Output exactly, and only, the lines from the line containing "imported = [obj" through the line containing "obj.parent = None", both included.

[CAD and scene scripts]
Start

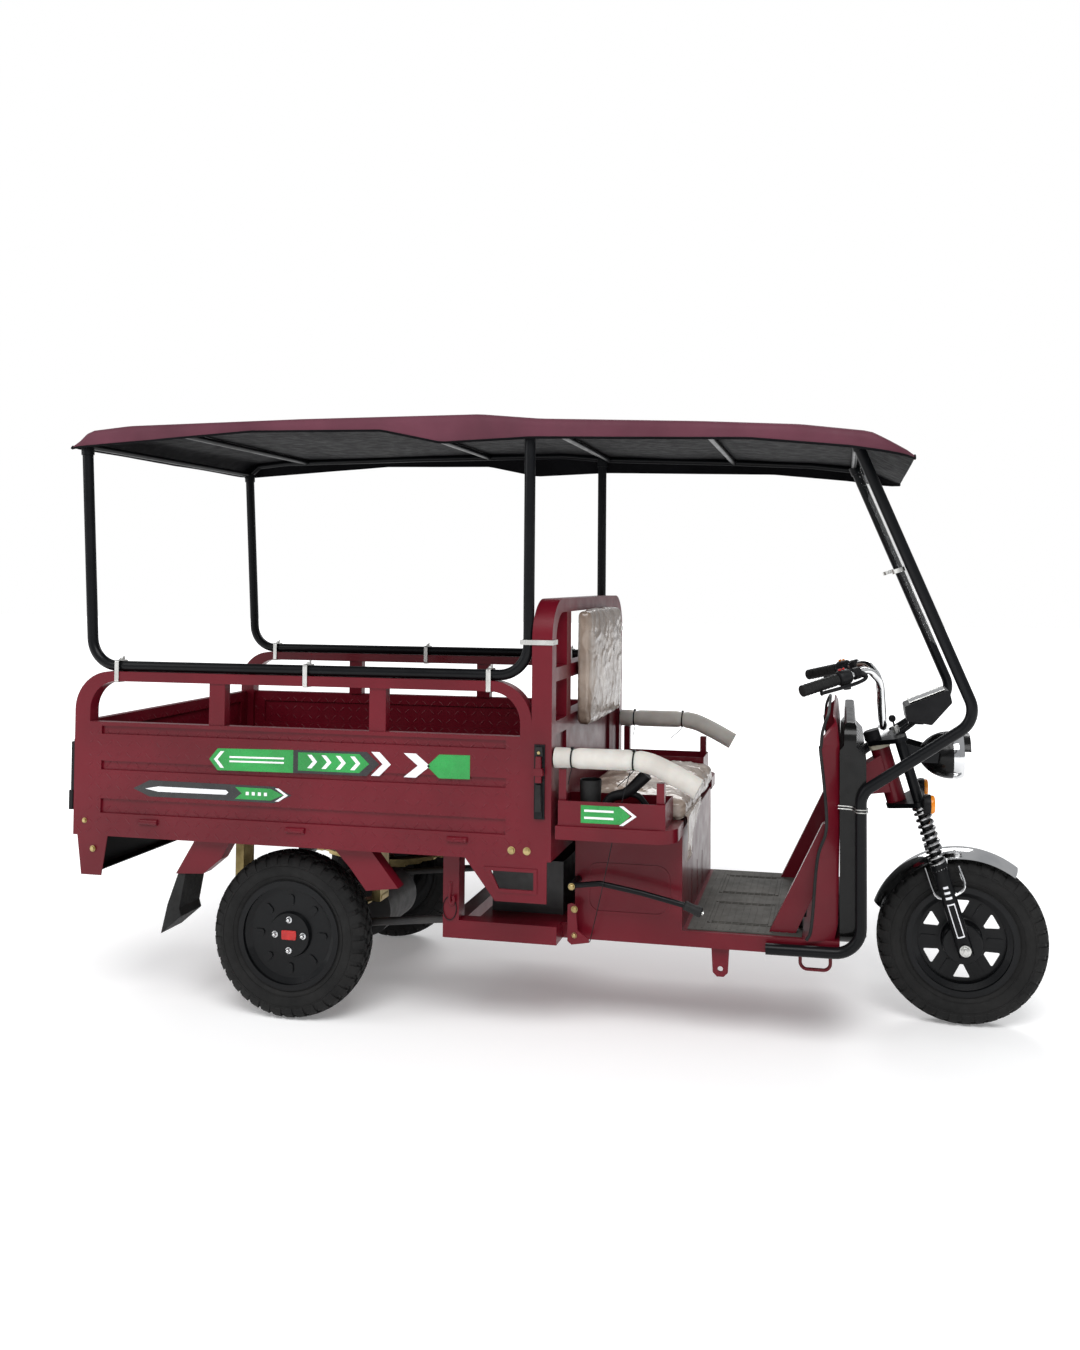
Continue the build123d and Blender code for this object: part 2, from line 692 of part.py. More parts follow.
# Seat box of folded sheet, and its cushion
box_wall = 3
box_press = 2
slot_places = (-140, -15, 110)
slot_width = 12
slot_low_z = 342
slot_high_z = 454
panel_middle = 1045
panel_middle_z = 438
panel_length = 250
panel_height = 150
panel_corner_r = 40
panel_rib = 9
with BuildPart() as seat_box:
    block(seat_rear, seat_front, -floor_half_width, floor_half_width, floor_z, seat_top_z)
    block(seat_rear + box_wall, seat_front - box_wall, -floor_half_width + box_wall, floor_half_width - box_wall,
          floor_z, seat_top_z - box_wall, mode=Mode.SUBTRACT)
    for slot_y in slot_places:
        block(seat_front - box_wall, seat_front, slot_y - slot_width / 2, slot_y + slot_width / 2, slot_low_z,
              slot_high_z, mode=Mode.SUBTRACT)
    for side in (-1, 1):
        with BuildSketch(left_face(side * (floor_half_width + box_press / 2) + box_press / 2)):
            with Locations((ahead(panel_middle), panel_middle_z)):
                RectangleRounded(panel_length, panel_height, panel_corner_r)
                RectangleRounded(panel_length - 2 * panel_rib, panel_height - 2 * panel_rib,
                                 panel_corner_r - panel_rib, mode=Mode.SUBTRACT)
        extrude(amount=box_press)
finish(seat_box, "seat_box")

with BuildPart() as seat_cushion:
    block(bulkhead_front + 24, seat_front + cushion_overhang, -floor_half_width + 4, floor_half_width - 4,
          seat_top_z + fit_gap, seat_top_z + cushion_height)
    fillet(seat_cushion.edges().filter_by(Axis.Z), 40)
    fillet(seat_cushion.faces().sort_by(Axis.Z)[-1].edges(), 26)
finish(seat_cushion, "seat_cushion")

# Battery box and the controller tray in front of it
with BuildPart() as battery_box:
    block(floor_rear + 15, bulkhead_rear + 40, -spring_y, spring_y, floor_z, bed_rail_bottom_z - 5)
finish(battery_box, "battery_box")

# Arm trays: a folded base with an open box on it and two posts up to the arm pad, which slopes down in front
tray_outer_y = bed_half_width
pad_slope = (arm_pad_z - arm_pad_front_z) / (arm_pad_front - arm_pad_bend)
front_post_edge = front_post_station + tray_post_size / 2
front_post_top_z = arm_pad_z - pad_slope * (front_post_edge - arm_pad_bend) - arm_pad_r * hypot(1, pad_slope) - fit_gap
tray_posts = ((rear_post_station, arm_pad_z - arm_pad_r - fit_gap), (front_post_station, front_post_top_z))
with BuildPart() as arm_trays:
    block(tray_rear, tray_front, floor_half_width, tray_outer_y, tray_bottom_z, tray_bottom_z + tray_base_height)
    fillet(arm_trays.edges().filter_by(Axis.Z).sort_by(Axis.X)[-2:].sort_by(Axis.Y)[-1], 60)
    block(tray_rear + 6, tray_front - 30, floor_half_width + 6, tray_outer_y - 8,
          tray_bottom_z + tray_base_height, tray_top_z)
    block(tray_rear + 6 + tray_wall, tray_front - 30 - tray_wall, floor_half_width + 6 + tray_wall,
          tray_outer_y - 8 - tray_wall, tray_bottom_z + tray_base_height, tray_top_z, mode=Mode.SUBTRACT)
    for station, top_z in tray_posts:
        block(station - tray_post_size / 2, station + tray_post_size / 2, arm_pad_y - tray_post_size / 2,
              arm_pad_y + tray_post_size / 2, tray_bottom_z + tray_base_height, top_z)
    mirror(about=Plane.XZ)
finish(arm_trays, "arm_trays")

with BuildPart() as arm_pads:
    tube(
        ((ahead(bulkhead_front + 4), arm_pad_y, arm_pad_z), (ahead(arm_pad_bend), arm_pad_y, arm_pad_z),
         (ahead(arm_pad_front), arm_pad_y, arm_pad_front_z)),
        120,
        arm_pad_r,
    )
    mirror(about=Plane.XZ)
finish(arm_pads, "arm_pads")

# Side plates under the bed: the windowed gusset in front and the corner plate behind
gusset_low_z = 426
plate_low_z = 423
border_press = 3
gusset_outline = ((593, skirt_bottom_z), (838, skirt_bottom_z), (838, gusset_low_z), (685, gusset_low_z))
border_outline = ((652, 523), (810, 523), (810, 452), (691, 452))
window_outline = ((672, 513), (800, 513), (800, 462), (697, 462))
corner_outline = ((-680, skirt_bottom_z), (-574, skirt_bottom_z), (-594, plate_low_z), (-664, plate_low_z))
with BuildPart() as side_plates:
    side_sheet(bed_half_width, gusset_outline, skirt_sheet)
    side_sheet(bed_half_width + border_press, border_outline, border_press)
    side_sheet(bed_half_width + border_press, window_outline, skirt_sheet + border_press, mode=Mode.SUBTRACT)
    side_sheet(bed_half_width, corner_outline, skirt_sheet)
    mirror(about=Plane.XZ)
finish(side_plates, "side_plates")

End
Start

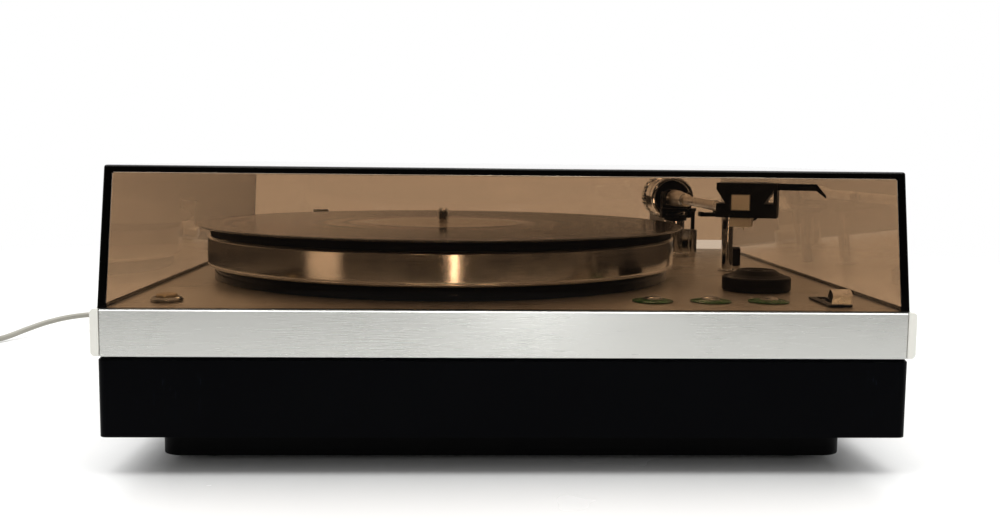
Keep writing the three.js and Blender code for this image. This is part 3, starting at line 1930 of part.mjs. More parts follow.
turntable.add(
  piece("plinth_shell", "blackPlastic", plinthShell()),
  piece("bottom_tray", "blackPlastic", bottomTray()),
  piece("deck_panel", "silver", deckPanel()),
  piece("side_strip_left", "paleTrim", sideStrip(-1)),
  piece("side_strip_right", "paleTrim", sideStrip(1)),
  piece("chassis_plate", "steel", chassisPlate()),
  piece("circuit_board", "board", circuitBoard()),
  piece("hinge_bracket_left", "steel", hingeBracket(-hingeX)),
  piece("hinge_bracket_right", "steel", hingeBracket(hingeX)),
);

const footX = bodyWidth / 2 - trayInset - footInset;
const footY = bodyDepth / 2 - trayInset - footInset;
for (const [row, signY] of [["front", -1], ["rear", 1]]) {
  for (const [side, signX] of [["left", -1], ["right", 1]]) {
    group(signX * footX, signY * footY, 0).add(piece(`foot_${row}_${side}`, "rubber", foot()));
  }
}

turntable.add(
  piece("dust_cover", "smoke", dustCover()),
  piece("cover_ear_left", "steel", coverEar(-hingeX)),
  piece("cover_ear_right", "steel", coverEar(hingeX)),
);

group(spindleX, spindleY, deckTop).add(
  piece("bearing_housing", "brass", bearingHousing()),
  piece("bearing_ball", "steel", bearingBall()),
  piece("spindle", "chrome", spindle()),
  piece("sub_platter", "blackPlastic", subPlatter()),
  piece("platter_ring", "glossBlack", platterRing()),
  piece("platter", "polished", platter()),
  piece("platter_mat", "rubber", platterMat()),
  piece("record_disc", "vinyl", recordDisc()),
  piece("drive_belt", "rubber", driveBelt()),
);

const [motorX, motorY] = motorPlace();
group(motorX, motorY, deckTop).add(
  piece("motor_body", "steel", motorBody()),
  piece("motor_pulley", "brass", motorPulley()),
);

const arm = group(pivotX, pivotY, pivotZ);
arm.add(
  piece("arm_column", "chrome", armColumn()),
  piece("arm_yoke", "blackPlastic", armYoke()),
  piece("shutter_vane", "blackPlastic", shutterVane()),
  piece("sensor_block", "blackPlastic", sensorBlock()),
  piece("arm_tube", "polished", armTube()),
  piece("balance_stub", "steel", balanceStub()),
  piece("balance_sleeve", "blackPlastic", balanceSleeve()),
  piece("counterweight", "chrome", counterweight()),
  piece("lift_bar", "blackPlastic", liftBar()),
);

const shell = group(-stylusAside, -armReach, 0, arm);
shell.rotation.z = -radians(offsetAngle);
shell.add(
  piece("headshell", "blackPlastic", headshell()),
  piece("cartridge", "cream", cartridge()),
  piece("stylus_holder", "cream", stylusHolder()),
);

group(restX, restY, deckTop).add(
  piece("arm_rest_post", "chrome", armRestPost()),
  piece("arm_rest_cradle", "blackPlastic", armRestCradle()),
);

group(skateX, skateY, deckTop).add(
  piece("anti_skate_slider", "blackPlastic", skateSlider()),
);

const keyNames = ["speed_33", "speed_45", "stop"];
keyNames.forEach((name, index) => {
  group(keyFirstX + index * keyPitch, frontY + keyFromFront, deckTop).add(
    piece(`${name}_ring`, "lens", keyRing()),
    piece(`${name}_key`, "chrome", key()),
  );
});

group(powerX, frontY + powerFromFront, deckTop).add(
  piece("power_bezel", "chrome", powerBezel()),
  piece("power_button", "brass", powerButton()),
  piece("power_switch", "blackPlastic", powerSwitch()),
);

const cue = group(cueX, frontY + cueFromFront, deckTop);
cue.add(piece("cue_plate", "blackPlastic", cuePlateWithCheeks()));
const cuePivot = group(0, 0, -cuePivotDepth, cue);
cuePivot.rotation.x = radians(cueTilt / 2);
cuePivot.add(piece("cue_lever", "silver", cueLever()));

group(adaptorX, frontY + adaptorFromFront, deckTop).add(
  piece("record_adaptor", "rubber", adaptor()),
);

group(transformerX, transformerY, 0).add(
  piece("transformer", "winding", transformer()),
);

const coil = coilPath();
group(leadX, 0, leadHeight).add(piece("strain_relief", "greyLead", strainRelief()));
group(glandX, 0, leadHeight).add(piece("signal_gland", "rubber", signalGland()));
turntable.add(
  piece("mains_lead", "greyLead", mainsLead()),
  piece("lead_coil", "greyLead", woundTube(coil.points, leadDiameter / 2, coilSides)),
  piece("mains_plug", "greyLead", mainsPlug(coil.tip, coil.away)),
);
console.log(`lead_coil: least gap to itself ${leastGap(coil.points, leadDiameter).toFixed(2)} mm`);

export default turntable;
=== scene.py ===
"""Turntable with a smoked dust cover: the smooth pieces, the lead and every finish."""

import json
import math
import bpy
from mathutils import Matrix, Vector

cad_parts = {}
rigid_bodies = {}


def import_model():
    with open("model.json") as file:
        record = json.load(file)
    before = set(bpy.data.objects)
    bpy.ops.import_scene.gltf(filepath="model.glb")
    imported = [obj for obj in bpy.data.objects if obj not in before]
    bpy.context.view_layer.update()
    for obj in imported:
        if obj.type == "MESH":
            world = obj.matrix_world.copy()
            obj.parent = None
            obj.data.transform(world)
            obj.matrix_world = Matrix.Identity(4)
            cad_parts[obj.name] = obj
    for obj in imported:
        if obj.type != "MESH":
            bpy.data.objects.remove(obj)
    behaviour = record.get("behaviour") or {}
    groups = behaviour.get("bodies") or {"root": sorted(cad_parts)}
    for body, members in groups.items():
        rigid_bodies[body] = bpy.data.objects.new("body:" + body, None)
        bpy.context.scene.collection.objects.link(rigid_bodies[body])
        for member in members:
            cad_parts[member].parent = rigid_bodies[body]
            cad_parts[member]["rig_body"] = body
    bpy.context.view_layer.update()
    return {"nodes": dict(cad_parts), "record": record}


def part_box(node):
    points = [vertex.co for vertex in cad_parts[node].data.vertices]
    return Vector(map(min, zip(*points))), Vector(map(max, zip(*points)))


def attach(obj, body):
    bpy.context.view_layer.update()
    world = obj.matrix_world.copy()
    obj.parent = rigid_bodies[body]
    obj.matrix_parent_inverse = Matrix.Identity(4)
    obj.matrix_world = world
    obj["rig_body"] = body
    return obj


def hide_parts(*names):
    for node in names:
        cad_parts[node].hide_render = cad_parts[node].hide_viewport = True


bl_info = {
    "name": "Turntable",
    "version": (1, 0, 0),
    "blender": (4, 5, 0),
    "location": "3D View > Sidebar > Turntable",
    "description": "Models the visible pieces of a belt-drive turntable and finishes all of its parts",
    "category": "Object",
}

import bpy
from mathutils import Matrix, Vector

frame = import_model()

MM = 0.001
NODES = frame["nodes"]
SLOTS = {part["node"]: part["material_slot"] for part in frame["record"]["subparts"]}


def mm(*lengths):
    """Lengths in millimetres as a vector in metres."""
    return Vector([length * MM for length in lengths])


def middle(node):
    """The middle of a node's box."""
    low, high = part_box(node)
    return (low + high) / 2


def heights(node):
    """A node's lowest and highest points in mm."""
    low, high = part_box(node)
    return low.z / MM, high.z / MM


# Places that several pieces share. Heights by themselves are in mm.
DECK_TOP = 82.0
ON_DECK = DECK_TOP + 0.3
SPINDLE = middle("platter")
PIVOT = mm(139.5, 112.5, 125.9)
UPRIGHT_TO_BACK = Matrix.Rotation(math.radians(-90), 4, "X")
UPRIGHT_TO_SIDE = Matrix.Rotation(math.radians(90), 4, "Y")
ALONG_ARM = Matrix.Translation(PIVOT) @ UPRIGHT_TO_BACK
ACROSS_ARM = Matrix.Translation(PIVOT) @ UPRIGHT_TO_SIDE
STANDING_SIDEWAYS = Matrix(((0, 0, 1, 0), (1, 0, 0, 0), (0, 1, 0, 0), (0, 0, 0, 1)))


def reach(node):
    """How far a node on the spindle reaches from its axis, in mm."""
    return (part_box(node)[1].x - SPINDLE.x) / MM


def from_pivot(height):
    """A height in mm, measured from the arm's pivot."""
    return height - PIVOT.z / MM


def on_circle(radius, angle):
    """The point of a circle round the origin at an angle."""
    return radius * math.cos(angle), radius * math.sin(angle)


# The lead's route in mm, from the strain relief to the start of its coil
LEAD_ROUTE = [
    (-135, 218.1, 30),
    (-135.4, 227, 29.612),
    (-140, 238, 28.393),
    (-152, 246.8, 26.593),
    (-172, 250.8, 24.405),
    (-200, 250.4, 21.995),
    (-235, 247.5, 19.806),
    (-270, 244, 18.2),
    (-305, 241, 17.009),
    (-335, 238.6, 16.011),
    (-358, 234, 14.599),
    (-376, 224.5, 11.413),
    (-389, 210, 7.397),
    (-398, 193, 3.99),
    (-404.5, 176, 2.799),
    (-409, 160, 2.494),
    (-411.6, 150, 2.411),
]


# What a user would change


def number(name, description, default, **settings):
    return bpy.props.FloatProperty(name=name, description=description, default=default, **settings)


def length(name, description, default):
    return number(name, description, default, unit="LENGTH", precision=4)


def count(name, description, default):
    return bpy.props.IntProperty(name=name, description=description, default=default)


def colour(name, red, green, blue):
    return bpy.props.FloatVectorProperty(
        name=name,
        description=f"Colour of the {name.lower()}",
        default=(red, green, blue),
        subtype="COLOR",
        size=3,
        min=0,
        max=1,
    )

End

WORKED ANSWER:
    imported = [obj for obj in bpy.data.objects if obj not in before]
    bpy.context.view_layer.update()
    for obj in imported:
        if obj.type == "MESH":
            world = obj.matrix_world.copy()
            obj.parent = None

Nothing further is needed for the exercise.